Back at American Prairie, Geddes says the discovery will have little effect on their operations: “It’s a question of aesthetics, I think.” Complete genetic purity of bison is not essential to American Prairie’s mission to restore a functioning ecosystem on the Northern Great Plains. “From a practical standpoint, there is absolutely no change” he told me. “We just have to move forward with the way bison are and be grateful they are still on the landscape given the near extinction event they went through.”

Stroupe agrees. “There is nothing we can do about it,” he says. “It is much better to have bison than not to have bison […] So I’m still optimistic.”

Derr is also looking to the future. He notes that bison should have become extinct during the Pleistocene period, when the majority of North America’s large mammals succumbed to shifts in climate and overhunting.
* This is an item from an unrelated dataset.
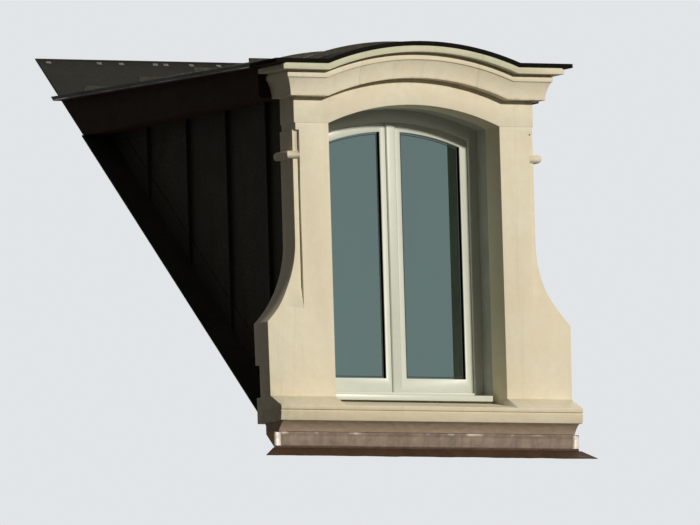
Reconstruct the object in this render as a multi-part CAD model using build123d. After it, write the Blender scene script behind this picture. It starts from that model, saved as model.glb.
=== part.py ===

But that didn’t happen to bison. “Bison are a survivor,” Derr said. “Introgressive hybridization with another species is just one of the things they have survived along the way.”

Hybridization with close relatives remains a threat for many species, from red wolves to polar bears to wild daisies. What Stroupe’s study says about plains bison may be instructive for other conservation dilemmas in the Anthropocene. In a crowded world, wild organisms are forced to respond to numerous aspects of human influence. We can expect this influence to have a genetic effect.

Species conservation remains more than skin deep. But human activities may already be under the skin of many of the lifeforms we are trying to save.